## Begin

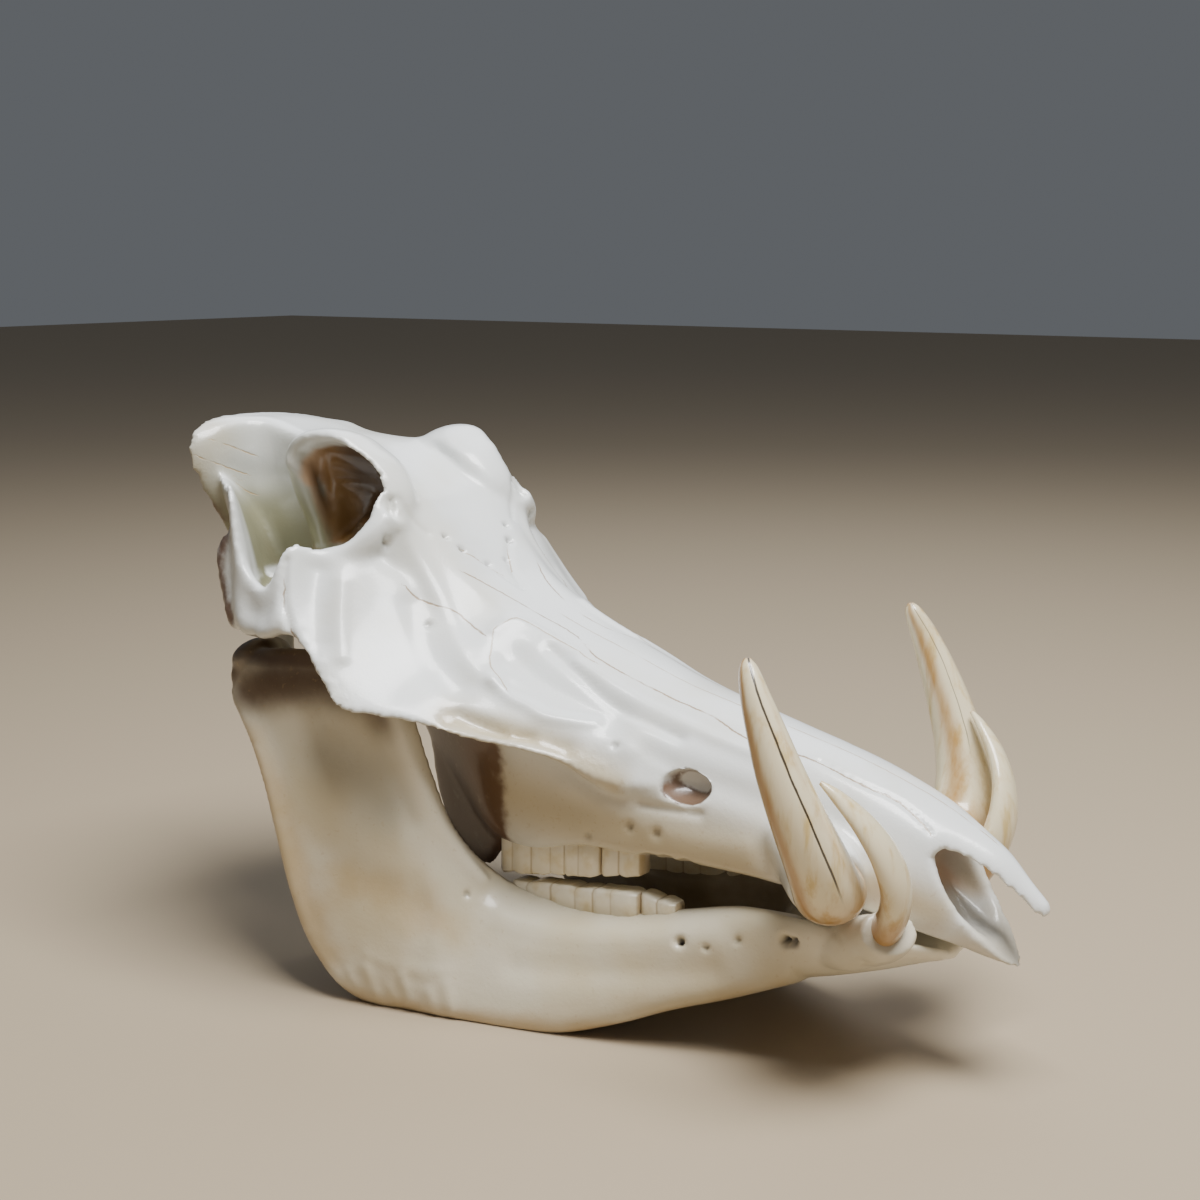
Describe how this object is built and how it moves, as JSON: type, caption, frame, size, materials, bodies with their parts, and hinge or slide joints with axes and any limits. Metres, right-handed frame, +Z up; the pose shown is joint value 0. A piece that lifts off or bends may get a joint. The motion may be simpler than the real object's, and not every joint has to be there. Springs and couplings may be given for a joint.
{
  "type": "warthog boar skull",
  "caption": "Whole skull of a warthog boar with its lower jaw, curling upper tusks, lower tusks and cheek teeth, standing on the curve of its jaw",
  "frame": {"origin": "the middle of the bounding box's bottom, on the surface that the jaw stands on", "axes": "+X forward along the snout, +Y to the animal's left, +Z up; the skull is the same on both sides of the XZ plane, but for a nape that leans 2 to 6 mm to the left"},
  "size_m": [0.3763, 0.1879, 0.234],
  "materials": {
    "bone": "clean white bone, thinly lacquered",
    "jaw_bone": "bone stained cream, thinly lacquered",
    "ivory": "polished tusk, cream to golden brown",
    "tooth": "cream enamel, satin"
  },
  "bodies": {
    "root": {"cranium": "bone", "mandible": "jaw_bone", "upper_tusk_right": "ivory", "upper_tusk_left": "ivory", "lower_tusk_right": "ivory", "lower_tusk_left": "ivory", "upper_rear_molar_right": "tooth", "upper_rear_molar_left": "tooth", "upper_front_molar_right": "tooth", "upper_front_molar_left": "tooth", "lower_rear_molar_right": "tooth", "lower_rear_molar_left": "tooth", "lower_front_molar_right": "tooth", "lower_front_molar_left": "tooth"}
  },
  "joints": []
}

## End

Work instructions:
Reproduce the material in full, with no word added or dropped.

Answer:
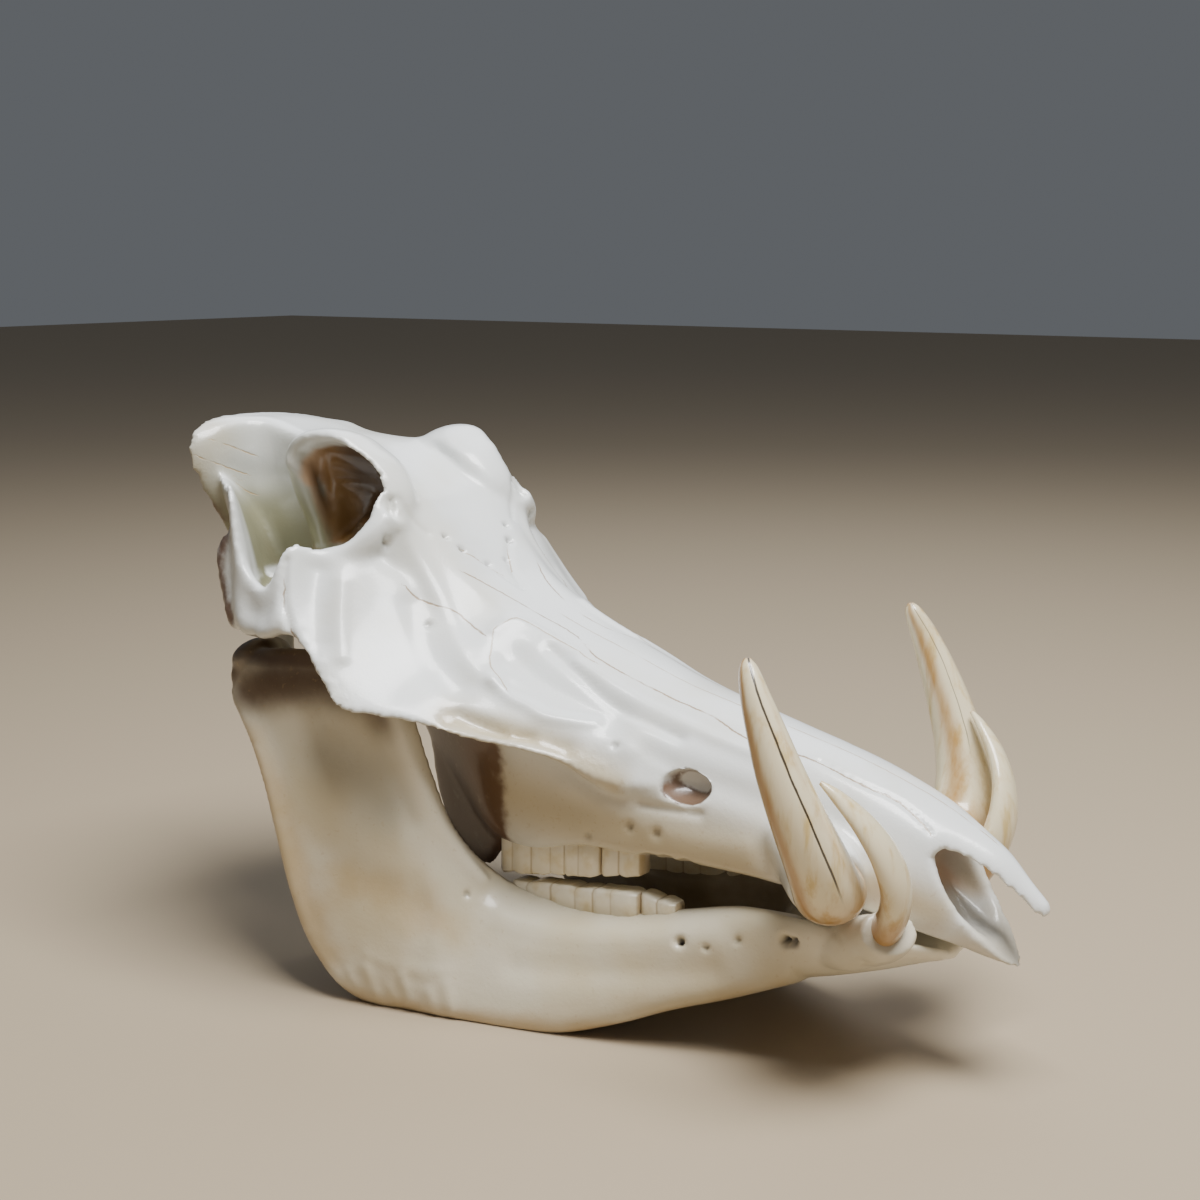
Describe how this object is built and how it moves, as JSON: type, caption, frame, size, materials, bodies with their parts, and hinge or slide joints with axes and any limits. Metres, right-handed frame, +Z up; the pose shown is joint value 0. A piece that lifts off or bends may get a joint. The motion may be simpler than the real object's, and not every joint has to be there. Springs and couplings may be given for a joint.
{
  "type": "warthog boar skull",
  "caption": "Whole skull of a warthog boar with its lower jaw, curling upper tusks, lower tusks and cheek teeth, standing on the curve of its jaw",
  "frame": {"origin": "the middle of the bounding box's bottom, on the surface that the jaw stands on", "axes": "+X forward along the snout, +Y to the animal's left, +Z up; the skull is the same on both sides of the XZ plane, but for a nape that leans 2 to 6 mm to the left"},
  "size_m": [0.3763, 0.1879, 0.234],
  "materials": {
    "bone": "clean white bone, thinly lacquered",
    "jaw_bone": "bone stained cream, thinly lacquered",
    "ivory": "polished tusk, cream to golden brown",
    "tooth": "cream enamel, satin"
  },
  "bodies": {
    "root": {"cranium": "bone", "mandible": "jaw_bone", "upper_tusk_right": "ivory", "upper_tusk_left": "ivory", "lower_tusk_right": "ivory", "lower_tusk_left": "ivory", "upper_rear_molar_right": "tooth", "upper_rear_molar_left": "tooth", "upper_front_molar_right": "tooth", "upper_front_molar_left": "tooth", "lower_rear_molar_right": "tooth", "lower_rear_molar_left": "tooth", "lower_front_molar_right": "tooth", "lower_front_molar_left": "tooth"}
  },
  "joints": []
}